Repeat every line, exactly, from the very first through the one where "V = FreeCAD.Vector" appears. Add nothing else.

[Extracted data entries]
--- START ---
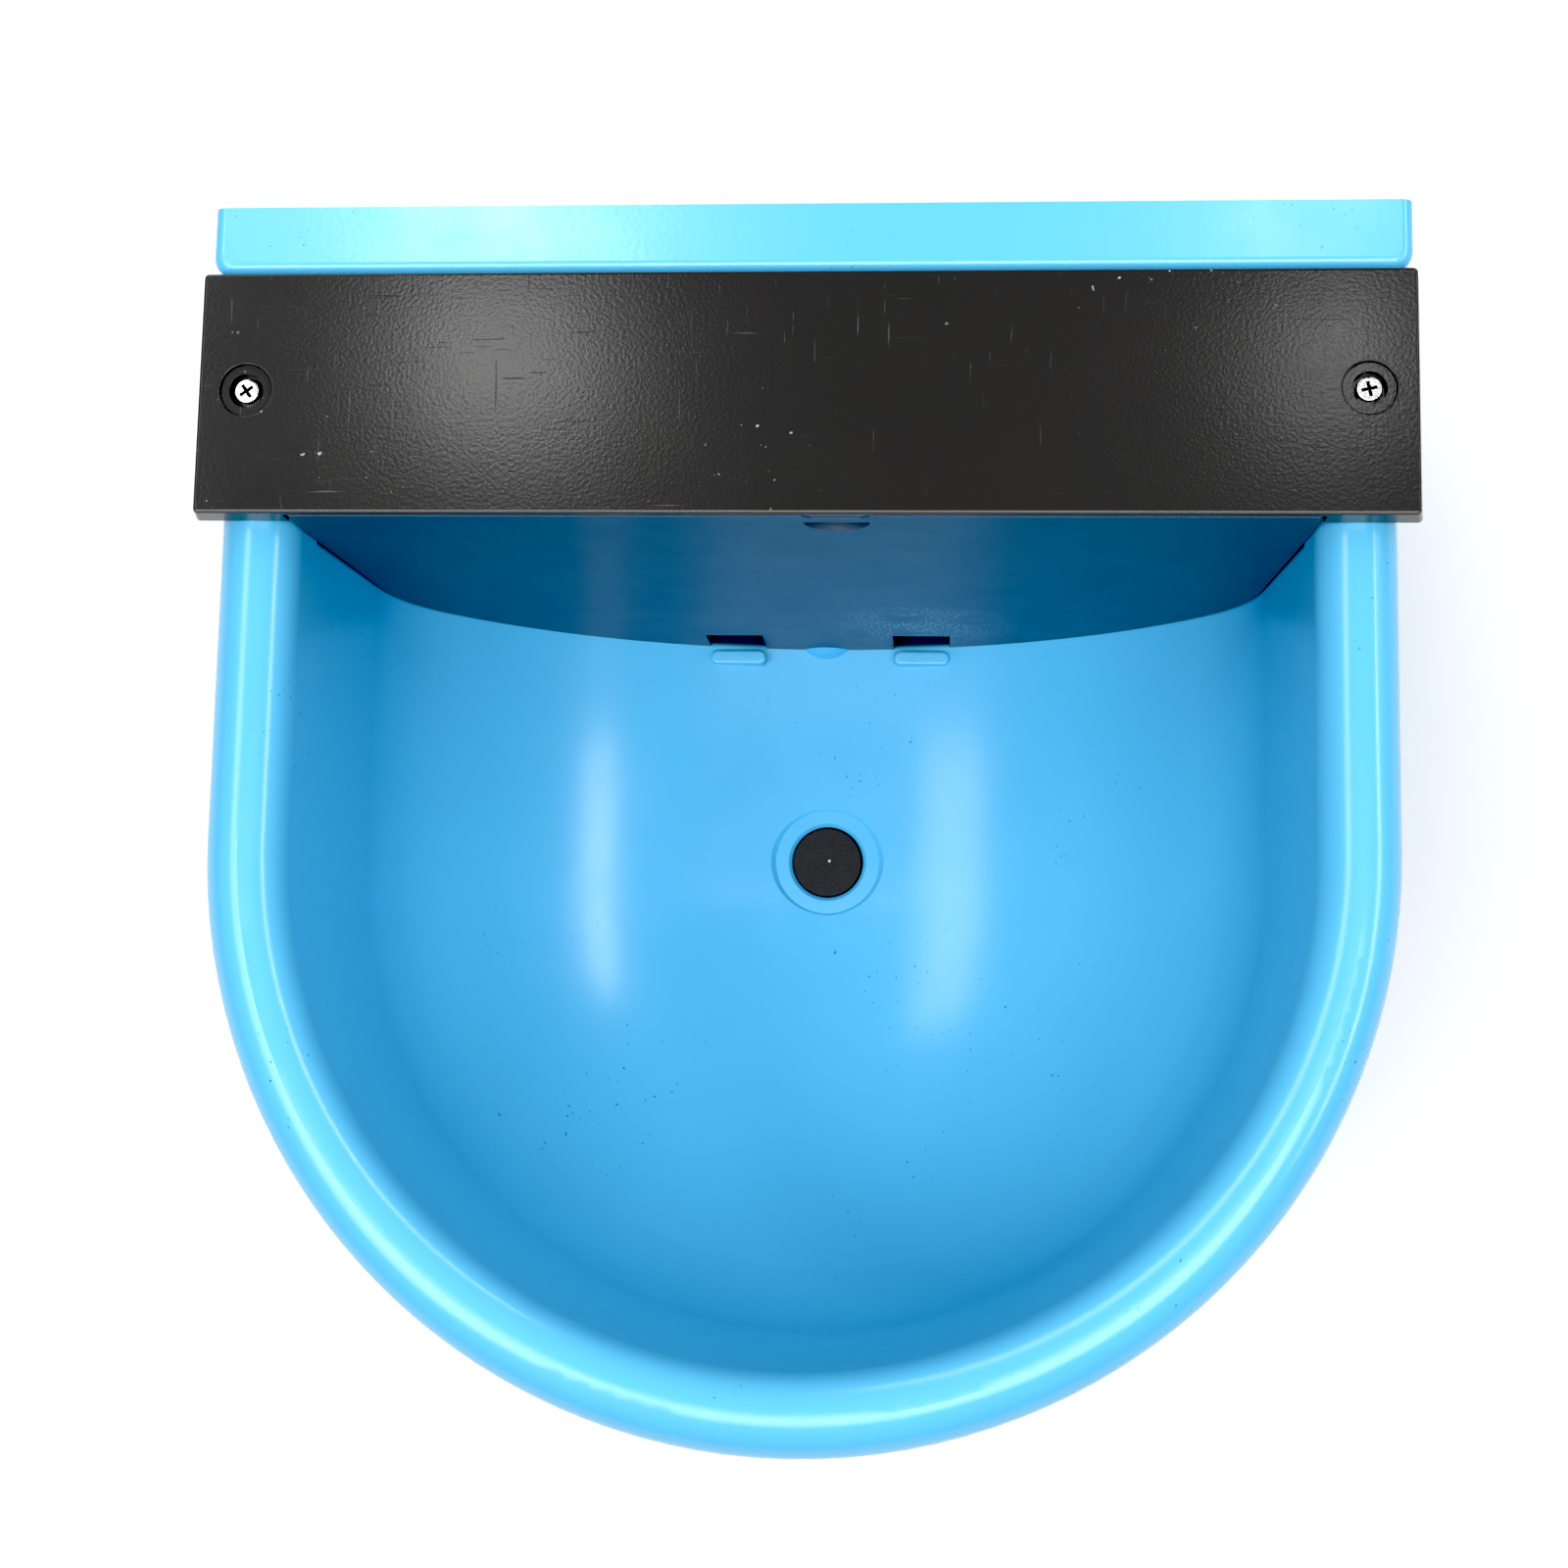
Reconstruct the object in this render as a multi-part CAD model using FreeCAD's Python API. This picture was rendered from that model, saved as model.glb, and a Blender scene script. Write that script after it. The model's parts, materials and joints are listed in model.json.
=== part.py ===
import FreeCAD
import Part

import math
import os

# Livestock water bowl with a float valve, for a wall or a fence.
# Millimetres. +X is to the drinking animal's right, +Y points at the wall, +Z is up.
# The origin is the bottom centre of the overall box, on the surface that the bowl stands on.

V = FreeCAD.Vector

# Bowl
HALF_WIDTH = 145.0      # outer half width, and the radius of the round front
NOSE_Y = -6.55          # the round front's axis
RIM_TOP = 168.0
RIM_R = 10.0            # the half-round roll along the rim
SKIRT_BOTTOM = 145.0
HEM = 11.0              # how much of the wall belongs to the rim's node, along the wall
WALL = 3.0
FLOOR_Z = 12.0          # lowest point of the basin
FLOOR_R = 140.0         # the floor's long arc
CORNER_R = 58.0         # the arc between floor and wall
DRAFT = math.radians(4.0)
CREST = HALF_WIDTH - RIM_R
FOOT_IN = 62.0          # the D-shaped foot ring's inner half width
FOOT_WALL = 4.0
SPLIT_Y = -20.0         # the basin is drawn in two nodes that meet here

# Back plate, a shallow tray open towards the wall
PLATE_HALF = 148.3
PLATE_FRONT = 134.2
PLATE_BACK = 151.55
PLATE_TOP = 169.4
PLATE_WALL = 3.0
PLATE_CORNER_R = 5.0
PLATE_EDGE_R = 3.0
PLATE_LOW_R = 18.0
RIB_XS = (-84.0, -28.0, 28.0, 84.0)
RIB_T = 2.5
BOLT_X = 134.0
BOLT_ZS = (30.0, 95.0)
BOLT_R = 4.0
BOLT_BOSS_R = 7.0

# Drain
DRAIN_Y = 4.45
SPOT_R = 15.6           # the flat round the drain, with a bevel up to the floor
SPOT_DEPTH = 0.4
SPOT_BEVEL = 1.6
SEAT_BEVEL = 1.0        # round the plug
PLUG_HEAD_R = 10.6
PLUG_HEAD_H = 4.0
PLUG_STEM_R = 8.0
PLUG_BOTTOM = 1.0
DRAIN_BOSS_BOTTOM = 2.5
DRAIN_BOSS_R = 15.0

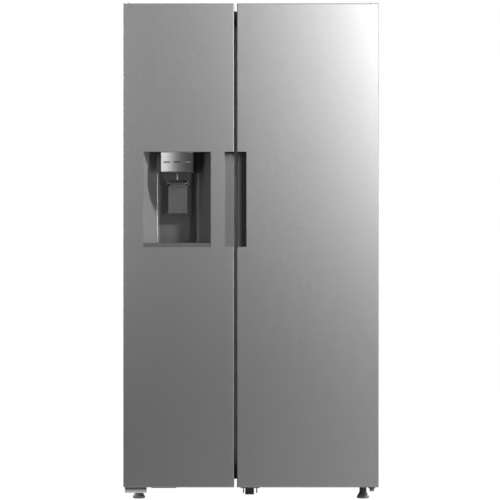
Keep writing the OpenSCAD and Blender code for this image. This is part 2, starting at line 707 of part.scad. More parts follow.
--- END ---
=== CORRECT OUTPUT ===
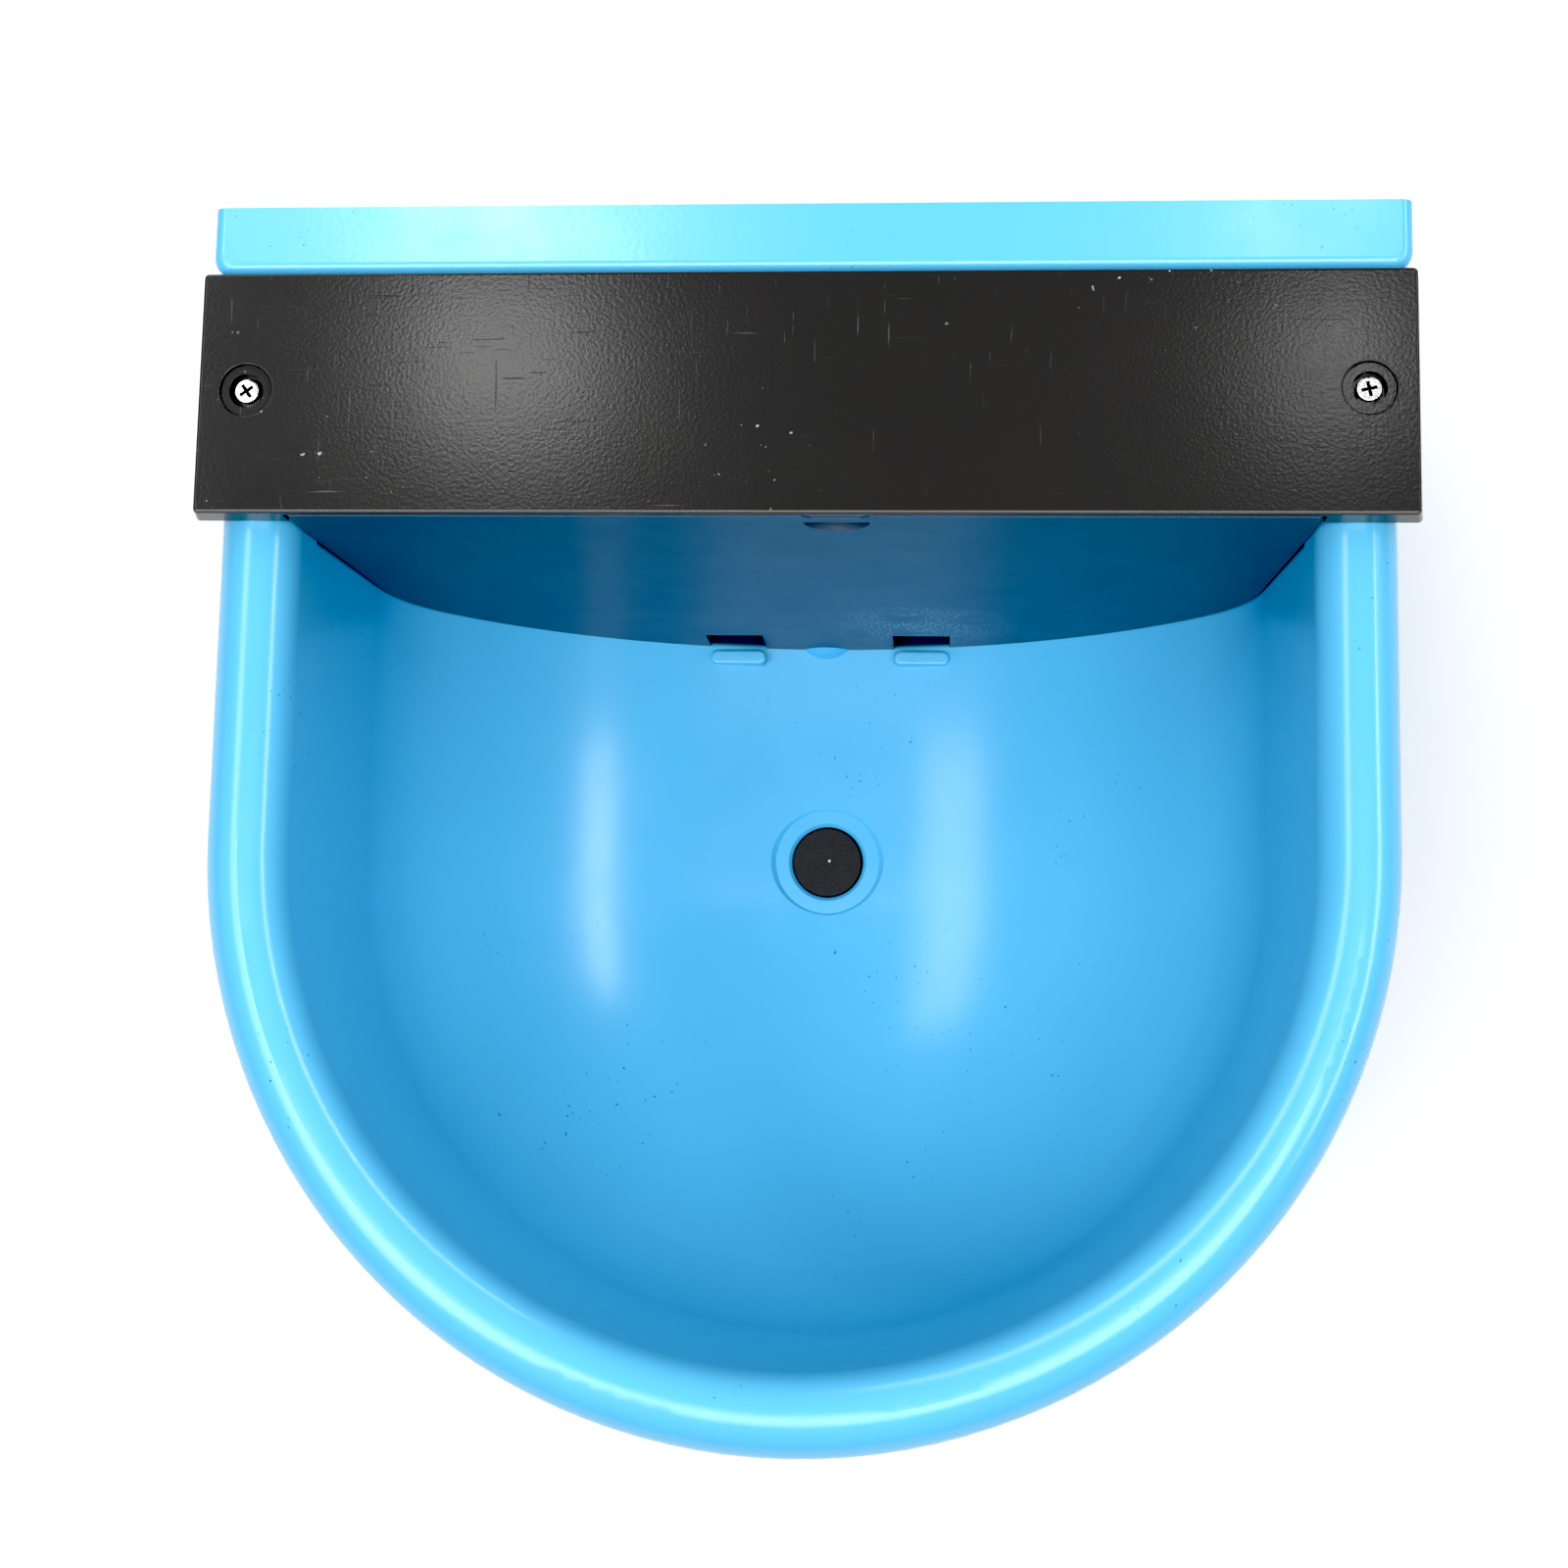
Reconstruct the object in this render as a multi-part CAD model using FreeCAD's Python API. This picture was rendered from that model, saved as model.glb, and a Blender scene script. Write that script after it. The model's parts, materials and joints are listed in model.json.
=== part.py ===
import FreeCAD
import Part

import math
import os

# Livestock water bowl with a float valve, for a wall or a fence.
# Millimetres. +X is to the drinking animal's right, +Y points at the wall, +Z is up.
# The origin is the bottom centre of the overall box, on the surface that the bowl stands on.

V = FreeCAD.Vector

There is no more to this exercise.